Scientific classification
- Kingdom: Plantae
- Clade: Tracheophytes
- Clade: Angiosperms
- Clade: Monocots
- Clade: Commelinids
- Order: Zingiberales
- Family: Zingiberaceae
- Genus: Etlingera
- Species: E. maingayi
- Binomial name: Etlingera maingayi (Baker) R.M.Sm.
- Synonyms: Amomum maingayi Baker ; Etlingera maingayi var. longibracteata (Holttum) I.M.Turner ; Etlingera maingayi var. ovata C.K.Lim ; Hornstedtia maingayi (Baker) Ridl. ; Nicolaia maingayi (Baker) K.Larsen ; Phaeomeria maingayi (Baker) K.Schum. ;

= Etlingera maingayi =

- Genus: Etlingera
- Species: maingayi
- Authority: (Baker) R.M.Sm.
- Conservation status: LC

Species of plant

Etlingera maingayi, the Malay rose, is a species of herbaceous, perennial, flowering plant in the ginger family, Zingiberaceae.
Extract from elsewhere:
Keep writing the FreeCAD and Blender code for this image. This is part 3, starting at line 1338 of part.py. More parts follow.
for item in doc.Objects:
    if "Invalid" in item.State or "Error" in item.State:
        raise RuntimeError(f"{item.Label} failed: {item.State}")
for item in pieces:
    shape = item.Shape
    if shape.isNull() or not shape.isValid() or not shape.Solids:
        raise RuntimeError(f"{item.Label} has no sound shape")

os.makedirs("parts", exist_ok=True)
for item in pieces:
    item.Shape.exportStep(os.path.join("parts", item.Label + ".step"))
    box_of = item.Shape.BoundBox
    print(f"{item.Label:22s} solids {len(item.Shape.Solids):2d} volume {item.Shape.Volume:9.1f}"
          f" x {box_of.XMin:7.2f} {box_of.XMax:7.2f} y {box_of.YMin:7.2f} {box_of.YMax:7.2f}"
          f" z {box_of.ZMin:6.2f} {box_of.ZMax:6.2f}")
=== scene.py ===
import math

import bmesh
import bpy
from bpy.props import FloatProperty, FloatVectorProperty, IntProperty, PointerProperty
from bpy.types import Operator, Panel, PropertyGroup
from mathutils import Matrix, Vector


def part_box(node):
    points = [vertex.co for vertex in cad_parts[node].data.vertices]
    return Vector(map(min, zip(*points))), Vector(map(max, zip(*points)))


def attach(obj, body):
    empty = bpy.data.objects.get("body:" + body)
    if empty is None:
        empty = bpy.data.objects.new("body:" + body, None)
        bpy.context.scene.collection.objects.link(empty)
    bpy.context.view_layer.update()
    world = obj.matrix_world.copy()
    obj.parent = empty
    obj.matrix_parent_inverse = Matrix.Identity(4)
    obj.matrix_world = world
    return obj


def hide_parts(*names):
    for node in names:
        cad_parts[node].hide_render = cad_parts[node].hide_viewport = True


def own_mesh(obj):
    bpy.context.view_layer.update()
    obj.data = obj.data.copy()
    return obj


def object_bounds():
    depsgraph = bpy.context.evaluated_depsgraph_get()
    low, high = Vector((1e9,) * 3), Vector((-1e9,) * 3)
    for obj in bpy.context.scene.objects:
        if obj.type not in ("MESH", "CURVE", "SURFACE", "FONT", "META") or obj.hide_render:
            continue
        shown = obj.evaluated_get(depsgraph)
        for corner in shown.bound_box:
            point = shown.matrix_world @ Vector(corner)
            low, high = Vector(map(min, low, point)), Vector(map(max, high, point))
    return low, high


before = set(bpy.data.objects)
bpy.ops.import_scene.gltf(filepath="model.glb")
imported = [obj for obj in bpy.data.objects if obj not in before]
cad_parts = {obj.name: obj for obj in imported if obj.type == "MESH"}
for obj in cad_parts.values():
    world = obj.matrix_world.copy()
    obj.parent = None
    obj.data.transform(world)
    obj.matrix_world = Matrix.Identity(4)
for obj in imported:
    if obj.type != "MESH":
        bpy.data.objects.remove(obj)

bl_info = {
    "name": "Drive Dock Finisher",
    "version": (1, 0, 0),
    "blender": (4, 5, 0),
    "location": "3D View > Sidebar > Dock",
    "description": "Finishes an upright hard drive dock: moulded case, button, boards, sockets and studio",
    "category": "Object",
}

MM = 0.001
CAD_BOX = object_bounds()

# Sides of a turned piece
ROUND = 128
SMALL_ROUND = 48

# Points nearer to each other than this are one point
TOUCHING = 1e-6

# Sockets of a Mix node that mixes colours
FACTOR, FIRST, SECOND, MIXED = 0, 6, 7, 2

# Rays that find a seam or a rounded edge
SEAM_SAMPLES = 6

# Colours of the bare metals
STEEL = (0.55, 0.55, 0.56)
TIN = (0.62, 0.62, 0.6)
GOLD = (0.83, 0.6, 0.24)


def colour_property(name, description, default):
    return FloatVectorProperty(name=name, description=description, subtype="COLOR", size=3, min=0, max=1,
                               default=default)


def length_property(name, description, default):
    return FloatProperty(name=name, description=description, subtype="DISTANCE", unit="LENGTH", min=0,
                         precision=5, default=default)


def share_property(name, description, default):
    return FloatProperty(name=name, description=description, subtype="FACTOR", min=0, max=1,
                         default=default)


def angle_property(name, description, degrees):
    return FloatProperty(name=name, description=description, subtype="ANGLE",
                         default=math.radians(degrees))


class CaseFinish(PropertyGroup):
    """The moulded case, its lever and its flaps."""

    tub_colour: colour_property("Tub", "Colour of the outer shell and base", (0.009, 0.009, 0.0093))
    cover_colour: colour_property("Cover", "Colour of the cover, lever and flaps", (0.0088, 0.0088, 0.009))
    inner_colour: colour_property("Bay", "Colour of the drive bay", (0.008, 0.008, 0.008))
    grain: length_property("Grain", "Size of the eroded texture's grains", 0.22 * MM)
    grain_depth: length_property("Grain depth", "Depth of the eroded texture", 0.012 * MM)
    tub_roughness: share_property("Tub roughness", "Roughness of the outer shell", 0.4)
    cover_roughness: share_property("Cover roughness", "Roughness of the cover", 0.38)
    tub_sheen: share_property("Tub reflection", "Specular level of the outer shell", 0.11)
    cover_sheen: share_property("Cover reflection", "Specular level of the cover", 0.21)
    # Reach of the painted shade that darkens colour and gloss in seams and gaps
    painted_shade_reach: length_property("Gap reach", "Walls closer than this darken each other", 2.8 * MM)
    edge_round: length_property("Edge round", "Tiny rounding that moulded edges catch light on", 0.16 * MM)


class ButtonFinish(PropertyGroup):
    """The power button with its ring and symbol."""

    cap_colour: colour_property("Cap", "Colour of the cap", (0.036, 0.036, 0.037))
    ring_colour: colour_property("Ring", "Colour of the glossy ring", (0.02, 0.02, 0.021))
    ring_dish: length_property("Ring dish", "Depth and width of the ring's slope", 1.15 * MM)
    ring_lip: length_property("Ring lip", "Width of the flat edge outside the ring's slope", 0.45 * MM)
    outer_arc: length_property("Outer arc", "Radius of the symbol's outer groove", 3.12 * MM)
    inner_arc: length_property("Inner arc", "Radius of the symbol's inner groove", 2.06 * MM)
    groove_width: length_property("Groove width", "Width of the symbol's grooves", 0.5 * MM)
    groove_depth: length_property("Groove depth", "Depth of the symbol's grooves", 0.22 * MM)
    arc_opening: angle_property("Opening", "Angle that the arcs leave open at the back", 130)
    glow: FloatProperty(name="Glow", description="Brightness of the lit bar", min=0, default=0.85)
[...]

This species occurs in southern Thailand, where its flowers are eaten as vegetables, and Malaysia. It grows along forest edges and in disturbed areas.

==Description==
Etlingera maingayi grows to less than 2 m high. Its leaves are variable, with undulating fringes, and emit a sour scent when crushed. Young leaves are translucent and reddish on both sides.

==Chemistry==
Leaves of E. maingayi displayed ferrous ion chelating ability and lipid peroxidation inhibition activity that were much higher than young leaves of Camellia sinensis. Leaves of E. maingayi had the highest yield of oil (1320 mg/100 g) consisting mainly of lauric acid (45%) and decanoic acid (43%). The unpleasant sour scent of leaves when crushed may be due to these two acids.